Данилов на его месте тоже бы радовался. Смерть пациента в машине во время транспортировки в стационар крайне неприятна для бригады. Это еще смотря какой заведующий подстанцией и какой у него старший врач, а то ведь просто замучают объяснительными. Почему должным образом не подготовил к транспортировке? Почему не вызвал «на себя» специализированную бригаду интенсивной терапии? Почему долго вез? И так далее…
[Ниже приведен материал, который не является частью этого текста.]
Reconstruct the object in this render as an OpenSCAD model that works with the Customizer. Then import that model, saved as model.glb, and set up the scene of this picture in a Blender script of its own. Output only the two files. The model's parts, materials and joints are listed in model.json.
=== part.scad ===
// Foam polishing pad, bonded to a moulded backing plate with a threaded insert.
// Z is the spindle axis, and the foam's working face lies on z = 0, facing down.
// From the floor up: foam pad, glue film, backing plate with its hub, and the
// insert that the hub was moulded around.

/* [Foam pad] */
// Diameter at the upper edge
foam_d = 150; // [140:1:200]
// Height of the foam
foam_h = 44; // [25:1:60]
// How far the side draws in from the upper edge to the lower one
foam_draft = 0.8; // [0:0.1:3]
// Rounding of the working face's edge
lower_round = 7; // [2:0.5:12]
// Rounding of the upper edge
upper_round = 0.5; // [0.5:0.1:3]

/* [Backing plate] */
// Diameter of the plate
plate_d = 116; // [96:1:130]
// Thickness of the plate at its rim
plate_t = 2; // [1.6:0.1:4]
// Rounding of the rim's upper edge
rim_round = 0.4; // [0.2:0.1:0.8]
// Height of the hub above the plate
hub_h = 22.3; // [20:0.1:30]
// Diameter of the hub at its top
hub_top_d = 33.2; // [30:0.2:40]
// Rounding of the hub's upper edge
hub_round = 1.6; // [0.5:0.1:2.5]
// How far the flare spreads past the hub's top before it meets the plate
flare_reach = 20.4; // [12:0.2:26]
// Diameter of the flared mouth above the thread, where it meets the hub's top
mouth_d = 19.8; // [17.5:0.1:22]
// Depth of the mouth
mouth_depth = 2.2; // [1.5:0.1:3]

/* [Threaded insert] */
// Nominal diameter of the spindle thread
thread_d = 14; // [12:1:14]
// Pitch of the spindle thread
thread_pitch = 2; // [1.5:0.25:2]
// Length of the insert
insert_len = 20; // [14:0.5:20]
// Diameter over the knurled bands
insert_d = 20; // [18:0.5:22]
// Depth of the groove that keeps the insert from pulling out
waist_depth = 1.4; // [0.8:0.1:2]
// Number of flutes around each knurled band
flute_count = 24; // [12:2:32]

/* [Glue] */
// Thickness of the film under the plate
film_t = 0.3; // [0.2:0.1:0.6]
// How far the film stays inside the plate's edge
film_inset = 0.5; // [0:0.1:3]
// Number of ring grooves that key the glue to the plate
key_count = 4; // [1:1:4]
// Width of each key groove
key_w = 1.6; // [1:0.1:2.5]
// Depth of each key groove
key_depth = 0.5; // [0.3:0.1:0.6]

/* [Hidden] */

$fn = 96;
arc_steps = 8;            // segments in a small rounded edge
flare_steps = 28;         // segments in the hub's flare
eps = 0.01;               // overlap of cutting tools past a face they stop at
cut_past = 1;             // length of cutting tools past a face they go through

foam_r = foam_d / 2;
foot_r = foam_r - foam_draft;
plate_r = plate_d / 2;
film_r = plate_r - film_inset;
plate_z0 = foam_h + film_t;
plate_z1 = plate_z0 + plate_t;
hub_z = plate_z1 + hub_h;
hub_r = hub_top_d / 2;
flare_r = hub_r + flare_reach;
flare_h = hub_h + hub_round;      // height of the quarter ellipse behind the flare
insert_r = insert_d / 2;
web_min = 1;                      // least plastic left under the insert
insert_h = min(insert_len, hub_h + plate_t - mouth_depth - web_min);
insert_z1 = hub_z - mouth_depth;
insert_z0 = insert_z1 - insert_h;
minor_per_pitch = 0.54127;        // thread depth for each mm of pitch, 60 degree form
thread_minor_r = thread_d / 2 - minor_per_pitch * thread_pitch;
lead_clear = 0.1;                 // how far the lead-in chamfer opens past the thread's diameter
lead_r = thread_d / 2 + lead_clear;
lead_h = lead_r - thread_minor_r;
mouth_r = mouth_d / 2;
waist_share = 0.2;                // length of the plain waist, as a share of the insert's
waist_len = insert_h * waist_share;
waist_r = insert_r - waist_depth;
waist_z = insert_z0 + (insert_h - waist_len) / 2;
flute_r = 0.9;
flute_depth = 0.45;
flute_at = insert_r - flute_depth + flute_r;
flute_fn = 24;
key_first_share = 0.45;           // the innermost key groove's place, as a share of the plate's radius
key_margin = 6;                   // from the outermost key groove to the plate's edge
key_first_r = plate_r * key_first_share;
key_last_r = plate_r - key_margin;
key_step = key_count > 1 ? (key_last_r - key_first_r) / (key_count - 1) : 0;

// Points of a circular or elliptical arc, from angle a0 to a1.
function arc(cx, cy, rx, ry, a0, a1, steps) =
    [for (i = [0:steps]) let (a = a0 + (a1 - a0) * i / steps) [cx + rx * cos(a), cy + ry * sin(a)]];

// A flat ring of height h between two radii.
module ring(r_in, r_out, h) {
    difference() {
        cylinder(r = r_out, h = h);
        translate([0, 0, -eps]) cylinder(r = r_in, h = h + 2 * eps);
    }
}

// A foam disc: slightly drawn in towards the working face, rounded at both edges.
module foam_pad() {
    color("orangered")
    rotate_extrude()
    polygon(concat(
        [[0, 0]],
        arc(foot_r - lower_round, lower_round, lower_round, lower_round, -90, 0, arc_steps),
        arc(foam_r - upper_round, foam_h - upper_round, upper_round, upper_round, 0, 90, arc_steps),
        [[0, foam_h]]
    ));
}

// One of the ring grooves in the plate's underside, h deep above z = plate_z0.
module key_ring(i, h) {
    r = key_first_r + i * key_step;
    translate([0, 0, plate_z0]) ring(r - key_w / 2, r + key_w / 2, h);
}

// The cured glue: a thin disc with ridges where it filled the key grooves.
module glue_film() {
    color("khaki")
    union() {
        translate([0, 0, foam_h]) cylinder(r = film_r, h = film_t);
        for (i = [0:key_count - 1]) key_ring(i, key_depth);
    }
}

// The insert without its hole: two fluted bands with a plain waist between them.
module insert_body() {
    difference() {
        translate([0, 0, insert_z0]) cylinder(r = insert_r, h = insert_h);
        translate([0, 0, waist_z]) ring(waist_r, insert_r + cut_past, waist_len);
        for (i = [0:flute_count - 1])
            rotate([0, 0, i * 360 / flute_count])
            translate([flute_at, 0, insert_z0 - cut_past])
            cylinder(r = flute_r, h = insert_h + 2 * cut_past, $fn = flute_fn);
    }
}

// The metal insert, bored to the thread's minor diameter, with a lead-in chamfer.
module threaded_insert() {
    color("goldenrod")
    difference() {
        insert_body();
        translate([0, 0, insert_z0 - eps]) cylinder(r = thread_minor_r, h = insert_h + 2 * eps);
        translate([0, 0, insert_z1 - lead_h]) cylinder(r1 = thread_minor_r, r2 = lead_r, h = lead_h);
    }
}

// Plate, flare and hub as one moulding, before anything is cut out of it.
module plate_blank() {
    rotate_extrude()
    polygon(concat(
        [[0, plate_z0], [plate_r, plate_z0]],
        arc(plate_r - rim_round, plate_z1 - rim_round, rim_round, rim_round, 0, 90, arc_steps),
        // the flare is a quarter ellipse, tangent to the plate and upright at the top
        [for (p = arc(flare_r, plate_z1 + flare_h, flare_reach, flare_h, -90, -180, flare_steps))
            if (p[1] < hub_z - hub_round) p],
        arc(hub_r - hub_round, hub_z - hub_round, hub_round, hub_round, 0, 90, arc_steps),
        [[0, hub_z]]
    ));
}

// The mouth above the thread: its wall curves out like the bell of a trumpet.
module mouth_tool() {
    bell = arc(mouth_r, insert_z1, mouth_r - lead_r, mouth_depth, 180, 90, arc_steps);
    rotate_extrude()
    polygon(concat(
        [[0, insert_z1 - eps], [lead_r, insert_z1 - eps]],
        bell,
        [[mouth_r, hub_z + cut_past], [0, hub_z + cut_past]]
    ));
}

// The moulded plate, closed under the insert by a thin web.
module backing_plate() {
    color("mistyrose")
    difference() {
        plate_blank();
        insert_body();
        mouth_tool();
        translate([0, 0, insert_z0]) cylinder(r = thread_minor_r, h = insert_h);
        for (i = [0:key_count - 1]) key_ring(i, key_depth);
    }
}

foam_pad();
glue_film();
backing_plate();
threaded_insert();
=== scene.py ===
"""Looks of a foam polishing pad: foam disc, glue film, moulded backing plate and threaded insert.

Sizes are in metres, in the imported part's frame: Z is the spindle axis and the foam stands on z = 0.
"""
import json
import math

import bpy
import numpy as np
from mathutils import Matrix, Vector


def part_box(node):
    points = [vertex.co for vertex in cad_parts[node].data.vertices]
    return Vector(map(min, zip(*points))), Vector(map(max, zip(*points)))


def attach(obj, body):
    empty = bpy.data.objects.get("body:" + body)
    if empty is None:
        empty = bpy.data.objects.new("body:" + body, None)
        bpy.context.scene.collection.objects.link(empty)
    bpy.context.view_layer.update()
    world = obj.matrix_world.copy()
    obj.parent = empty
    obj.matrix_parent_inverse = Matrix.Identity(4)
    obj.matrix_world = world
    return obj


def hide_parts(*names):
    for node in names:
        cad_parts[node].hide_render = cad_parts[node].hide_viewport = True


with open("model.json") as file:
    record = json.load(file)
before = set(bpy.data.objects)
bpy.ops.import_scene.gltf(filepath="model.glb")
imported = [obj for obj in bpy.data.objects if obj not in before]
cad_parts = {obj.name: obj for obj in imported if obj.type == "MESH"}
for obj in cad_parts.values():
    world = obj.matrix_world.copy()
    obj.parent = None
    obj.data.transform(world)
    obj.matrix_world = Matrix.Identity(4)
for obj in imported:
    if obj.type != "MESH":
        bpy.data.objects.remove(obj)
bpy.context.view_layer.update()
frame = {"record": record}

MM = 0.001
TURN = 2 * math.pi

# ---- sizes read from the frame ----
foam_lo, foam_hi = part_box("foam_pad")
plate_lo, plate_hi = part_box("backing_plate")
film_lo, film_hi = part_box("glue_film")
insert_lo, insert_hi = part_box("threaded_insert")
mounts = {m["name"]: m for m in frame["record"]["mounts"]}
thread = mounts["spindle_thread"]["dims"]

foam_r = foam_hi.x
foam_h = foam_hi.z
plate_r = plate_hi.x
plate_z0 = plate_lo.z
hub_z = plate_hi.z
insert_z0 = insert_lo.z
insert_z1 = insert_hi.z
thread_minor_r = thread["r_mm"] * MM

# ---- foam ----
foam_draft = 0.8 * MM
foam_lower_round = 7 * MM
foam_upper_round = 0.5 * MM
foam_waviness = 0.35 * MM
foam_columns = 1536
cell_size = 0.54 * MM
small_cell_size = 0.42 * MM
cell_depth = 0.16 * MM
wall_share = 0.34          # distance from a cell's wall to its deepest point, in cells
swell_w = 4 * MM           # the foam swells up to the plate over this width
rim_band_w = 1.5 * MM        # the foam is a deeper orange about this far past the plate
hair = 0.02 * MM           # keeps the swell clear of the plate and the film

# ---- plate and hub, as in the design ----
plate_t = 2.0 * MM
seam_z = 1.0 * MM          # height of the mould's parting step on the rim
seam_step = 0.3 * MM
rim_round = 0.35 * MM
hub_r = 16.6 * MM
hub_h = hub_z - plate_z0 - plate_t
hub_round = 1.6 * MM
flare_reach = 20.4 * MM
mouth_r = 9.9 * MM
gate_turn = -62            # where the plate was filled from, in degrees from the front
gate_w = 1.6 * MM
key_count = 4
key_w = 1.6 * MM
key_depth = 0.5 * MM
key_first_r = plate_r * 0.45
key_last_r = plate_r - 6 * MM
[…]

По желтой коже пациента были разбросаны красные точки петехиальных кровоизлияний,[14] живот вздут и напряжен, как барабан, из-за скопившейся там воды, на ногах — гноящиеся раны. Возможно, от постоянных расчесов.
Но полечили успешно. Промыли организм от токсинов, которые должна была нейтрализовать печень, добились регулярного мочеиспускания, через прокол выпустили из живота скопившуюся там жидкость… И вот результат — пациент пришел в сознание.
«Страшно не потому, что ничего не будет, а потому, что все будет, но уже без меня». Данилов повторил в уме слова пациента несколько раз, чтобы получше запомнить. Хорошо сказано и, главное, правильно, психологически верно. Интересно — сам придумал или где-то прочитал? Может и сам, как-никак человек образованный, кандидат наук, до выхода на инвалидность работал заместителем начальника отдела в НИИ МВД, бывшем Институте криминалистики.
— А вам не тягостно в реанимации работать, доктор?